--- Start ---

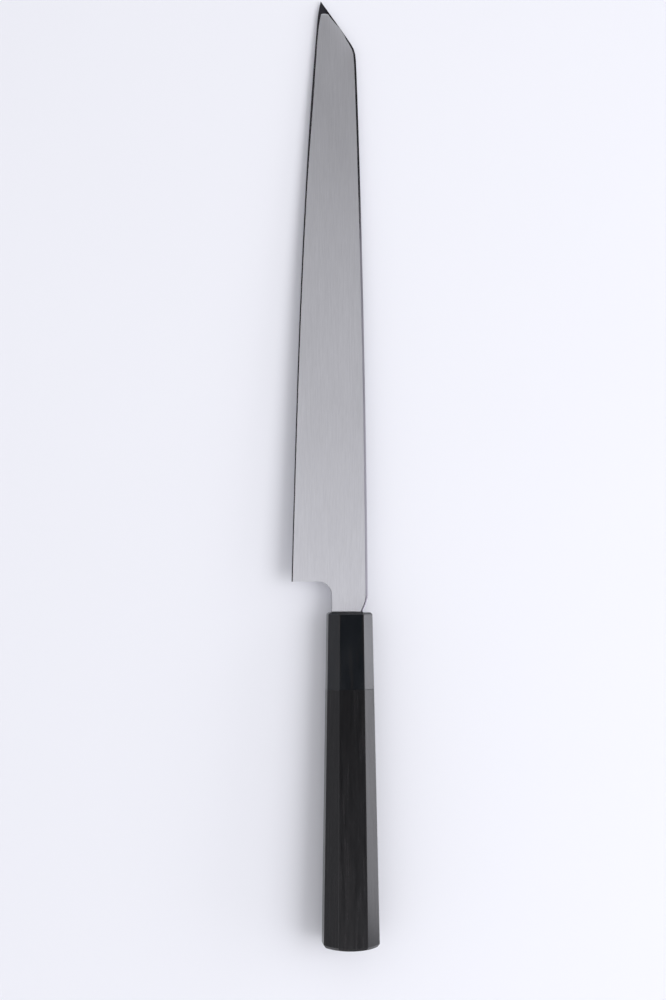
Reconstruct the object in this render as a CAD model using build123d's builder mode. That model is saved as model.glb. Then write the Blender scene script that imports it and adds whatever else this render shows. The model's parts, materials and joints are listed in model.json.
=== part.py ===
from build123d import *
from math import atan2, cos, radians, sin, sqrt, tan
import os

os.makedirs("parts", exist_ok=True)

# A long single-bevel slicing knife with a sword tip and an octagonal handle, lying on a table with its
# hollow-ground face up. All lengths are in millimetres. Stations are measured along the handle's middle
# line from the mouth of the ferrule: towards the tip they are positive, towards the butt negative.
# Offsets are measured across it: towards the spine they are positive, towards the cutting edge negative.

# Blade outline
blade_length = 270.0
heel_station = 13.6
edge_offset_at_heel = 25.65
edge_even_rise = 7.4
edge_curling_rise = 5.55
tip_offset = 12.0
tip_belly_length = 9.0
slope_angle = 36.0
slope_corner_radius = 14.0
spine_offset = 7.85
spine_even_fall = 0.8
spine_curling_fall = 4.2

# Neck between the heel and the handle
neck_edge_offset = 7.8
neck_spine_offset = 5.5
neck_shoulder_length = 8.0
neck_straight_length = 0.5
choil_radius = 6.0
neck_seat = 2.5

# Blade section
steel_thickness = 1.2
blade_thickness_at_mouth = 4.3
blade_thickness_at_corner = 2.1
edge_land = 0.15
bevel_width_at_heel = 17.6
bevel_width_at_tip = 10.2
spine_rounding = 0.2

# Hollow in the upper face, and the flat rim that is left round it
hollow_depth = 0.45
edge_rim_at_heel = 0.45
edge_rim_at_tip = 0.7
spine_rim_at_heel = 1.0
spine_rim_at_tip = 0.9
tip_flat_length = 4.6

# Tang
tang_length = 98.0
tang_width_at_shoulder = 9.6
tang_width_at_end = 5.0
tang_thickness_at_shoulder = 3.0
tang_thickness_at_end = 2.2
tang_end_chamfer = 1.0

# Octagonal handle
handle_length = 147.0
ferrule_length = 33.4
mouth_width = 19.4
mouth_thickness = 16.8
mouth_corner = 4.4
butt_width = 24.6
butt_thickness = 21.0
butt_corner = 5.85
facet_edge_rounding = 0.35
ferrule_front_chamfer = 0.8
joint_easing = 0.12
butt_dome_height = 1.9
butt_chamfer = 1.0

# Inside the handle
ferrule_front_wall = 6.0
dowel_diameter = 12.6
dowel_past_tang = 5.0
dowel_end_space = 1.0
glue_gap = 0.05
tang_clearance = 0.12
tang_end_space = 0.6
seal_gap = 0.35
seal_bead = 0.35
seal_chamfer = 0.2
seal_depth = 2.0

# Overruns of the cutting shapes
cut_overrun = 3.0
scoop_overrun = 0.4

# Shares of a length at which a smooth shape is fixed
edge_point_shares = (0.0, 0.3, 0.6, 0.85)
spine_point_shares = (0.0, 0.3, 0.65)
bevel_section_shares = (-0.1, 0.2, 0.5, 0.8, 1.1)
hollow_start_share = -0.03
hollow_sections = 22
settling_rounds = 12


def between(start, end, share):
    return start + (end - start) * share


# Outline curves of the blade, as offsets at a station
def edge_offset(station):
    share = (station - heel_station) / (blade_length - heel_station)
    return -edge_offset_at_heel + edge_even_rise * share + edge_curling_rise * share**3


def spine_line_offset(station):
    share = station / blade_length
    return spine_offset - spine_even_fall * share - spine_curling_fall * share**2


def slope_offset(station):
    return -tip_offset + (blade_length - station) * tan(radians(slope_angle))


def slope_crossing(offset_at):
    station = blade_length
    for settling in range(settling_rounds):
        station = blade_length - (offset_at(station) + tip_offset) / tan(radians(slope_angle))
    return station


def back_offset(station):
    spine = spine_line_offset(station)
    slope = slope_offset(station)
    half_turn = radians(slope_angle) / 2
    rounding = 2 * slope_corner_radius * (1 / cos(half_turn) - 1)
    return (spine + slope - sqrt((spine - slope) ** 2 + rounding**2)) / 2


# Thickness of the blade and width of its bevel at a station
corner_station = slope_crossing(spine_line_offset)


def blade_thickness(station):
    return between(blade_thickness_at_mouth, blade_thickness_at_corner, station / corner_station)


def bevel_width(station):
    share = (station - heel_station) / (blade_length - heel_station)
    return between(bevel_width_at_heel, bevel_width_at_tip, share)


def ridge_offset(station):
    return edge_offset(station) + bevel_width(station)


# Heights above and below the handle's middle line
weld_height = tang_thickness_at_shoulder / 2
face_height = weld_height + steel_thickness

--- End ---

Problem:
Quote every line of the data, word for word.

Written answer:
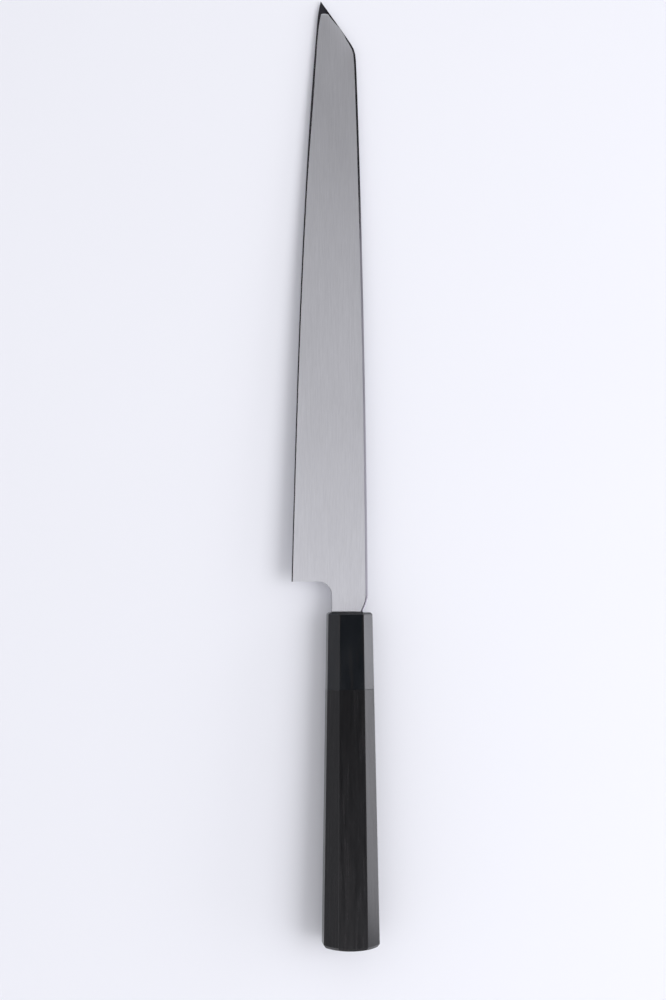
Reconstruct the object in this render as a CAD model using build123d's builder mode. That model is saved as model.glb. Then write the Blender scene script that imports it and adds whatever else this render shows. The model's parts, materials and joints are listed in model.json.
=== part.py ===
from build123d import *
from math import atan2, cos, radians, sin, sqrt, tan
import os

os.makedirs("parts", exist_ok=True)

# A long single-bevel slicing knife with a sword tip and an octagonal handle, lying on a table with its
# hollow-ground face up. All lengths are in millimetres. Stations are measured along the handle's middle
# line from the mouth of the ferrule: towards the tip they are positive, towards the butt negative.
# Offsets are measured across it: towards the spine they are positive, towards the cutting edge negative.

# Blade outline
blade_length = 270.0
heel_station = 13.6
edge_offset_at_heel = 25.65
edge_even_rise = 7.4
edge_curling_rise = 5.55
tip_offset = 12.0
tip_belly_length = 9.0
slope_angle = 36.0
slope_corner_radius = 14.0
spine_offset = 7.85
spine_even_fall = 0.8
spine_curling_fall = 4.2

# Neck between the heel and the handle
neck_edge_offset = 7.8
neck_spine_offset = 5.5
neck_shoulder_length = 8.0
neck_straight_length = 0.5
choil_radius = 6.0
neck_seat = 2.5

# Blade section
steel_thickness = 1.2
blade_thickness_at_mouth = 4.3
blade_thickness_at_corner = 2.1
edge_land = 0.15
bevel_width_at_heel = 17.6
bevel_width_at_tip = 10.2
spine_rounding = 0.2

# Hollow in the upper face, and the flat rim that is left round it
hollow_depth = 0.45
edge_rim_at_heel = 0.45
edge_rim_at_tip = 0.7
spine_rim_at_heel = 1.0
spine_rim_at_tip = 0.9
tip_flat_length = 4.6

# Tang
tang_length = 98.0
tang_width_at_shoulder = 9.6
tang_width_at_end = 5.0
tang_thickness_at_shoulder = 3.0
tang_thickness_at_end = 2.2
tang_end_chamfer = 1.0

# Octagonal handle
handle_length = 147.0
ferrule_length = 33.4
mouth_width = 19.4
mouth_thickness = 16.8
mouth_corner = 4.4
butt_width = 24.6
butt_thickness = 21.0
butt_corner = 5.85
facet_edge_rounding = 0.35
ferrule_front_chamfer = 0.8
joint_easing = 0.12
butt_dome_height = 1.9
butt_chamfer = 1.0

# Inside the handle
ferrule_front_wall = 6.0
dowel_diameter = 12.6
dowel_past_tang = 5.0
dowel_end_space = 1.0
glue_gap = 0.05
tang_clearance = 0.12
tang_end_space = 0.6
seal_gap = 0.35
seal_bead = 0.35
seal_chamfer = 0.2
seal_depth = 2.0

# Overruns of the cutting shapes
cut_overrun = 3.0
scoop_overrun = 0.4

# Shares of a length at which a smooth shape is fixed
edge_point_shares = (0.0, 0.3, 0.6, 0.85)
spine_point_shares = (0.0, 0.3, 0.65)
bevel_section_shares = (-0.1, 0.2, 0.5, 0.8, 1.1)
hollow_start_share = -0.03
hollow_sections = 22
settling_rounds = 12


def between(start, end, share):
    return start + (end - start) * share


# Outline curves of the blade, as offsets at a station
def edge_offset(station):
    share = (station - heel_station) / (blade_length - heel_station)
    return -edge_offset_at_heel + edge_even_rise * share + edge_curling_rise * share**3


def spine_line_offset(station):
    share = station / blade_length
    return spine_offset - spine_even_fall * share - spine_curling_fall * share**2


def slope_offset(station):
    return -tip_offset + (blade_length - station) * tan(radians(slope_angle))


def slope_crossing(offset_at):
    station = blade_length
    for settling in range(settling_rounds):
        station = blade_length - (offset_at(station) + tip_offset) / tan(radians(slope_angle))
    return station


def back_offset(station):
    spine = spine_line_offset(station)
    slope = slope_offset(station)
    half_turn = radians(slope_angle) / 2
    rounding = 2 * slope_corner_radius * (1 / cos(half_turn) - 1)
    return (spine + slope - sqrt((spine - slope) ** 2 + rounding**2)) / 2


# Thickness of the blade and width of its bevel at a station
corner_station = slope_crossing(spine_line_offset)


def blade_thickness(station):
    return between(blade_thickness_at_mouth, blade_thickness_at_corner, station / corner_station)


def bevel_width(station):
    share = (station - heel_station) / (blade_length - heel_station)
    return between(bevel_width_at_heel, bevel_width_at_tip, share)


def ridge_offset(station):
    return edge_offset(station) + bevel_width(station)


# Heights above and below the handle's middle line
weld_height = tang_thickness_at_shoulder / 2
face_height = weld_height + steel_thickness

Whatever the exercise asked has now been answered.